Kupang (ANTARA) - Mantan Gubernur Nusa Tenggara Timur, Frans Lebu Raya, kembali membantah bahwa dirinya menerima sejumlah uang terkait proyek pembangunan fasilitas pameran NTT Fair yang dibangun saat masa pemerintahannya pada periode kedua (2013-2018).
"Yang mulia ibu hakim, seperti yang saya jelaskan dalam dua kali sidang sebelumnya, saya tidak menerima uang atau fee apapun dalam proyek NTT Fair," katanya dalam sidang kasus dugaan korupsi proyek NTT Fair di Kantor Pengadilan Tipikor Kota Kupang, Selasa.
Sidang lanjutan kasus tersebut juga menghadirkan dua saksi lain, yaitu mantan ajudan Gubernur NTT Frans Lebu Raya saat itu, Aryanto Rondak, dan pegawai Dinas Perumahan Rakyat dan Kawasan Pemukiman, Boby Lanoe.
Frans Lebu Raya menegaskan selama menjabat sebagai Gubernur NTT dirinya tak pernah meminta biaya tertentu dalam pelaksanaan proyek yang dihadirkan pemerintah, termasuk proyek NTT Fair.
"Dan selama saya menjadi gubernur saya tidak pernah menerima amplop atau bingkisan berisi uang," tegas mantan Gubernur NTT dua periode itu
Dia mengatakan terkait proyek NTT Fair, dirinya pernah meminta Kepala Dinas PRKP Yulia Afra, sebagai pimpinan instansi teknis yang melaksanakan proyek agar dikerjakan secara baik oleh pihak ketiga atau kontraktor yang profesional.
Selain itu, Frans Lebu Raya juga menanggapi adanya fakta persidangan yang menyebutkan dirinya menerima titipan dari ajudan yang diberikan Kepala Dinas PRKP saat itu melalui stafnya.
Menurut dia, sebagai gubernur saat itu, setiap hari dia menerima berbagai macam dokumen yang diserahkan, baik oleh ajudan maupun para pegawai lainnya.

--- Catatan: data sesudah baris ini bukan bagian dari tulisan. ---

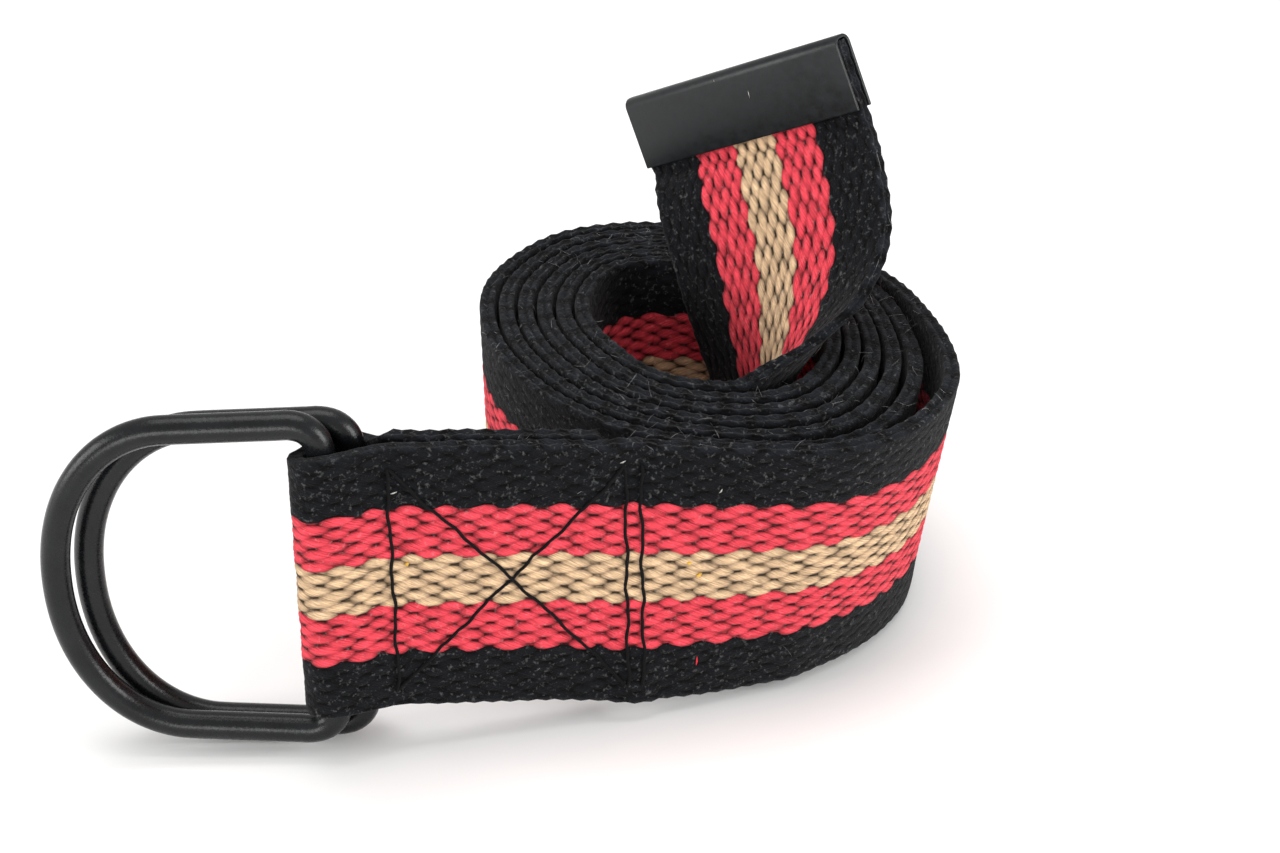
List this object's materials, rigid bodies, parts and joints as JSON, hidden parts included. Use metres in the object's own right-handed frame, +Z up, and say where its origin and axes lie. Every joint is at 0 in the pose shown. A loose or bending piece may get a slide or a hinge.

"Biasanya saya suruh simpan saja di atas meja karena saya sibuk bekerja. Memang saya pasti buka semua dokumen atau amplop, ada yang hari itu juga tapi bisa juga beberapa hari kemudian, tapi dari semua itu tida ada satu pun yang berisi uang," ujarnya.
Adapun proyek pembangunan fasilitas NTT Fair dari Pemerintah Provinsi NTT mulai dikerjakan pada Mei 2018 dengan menelan anggaran sekitar Rp29 miliar.
Proyek yang berlokasi di Kelurahan Lasiana, Kota Kupang, ini dinilai bermasalah karena belum tuntas hingga batas waktu yang ditetapkan pada Desember 2018.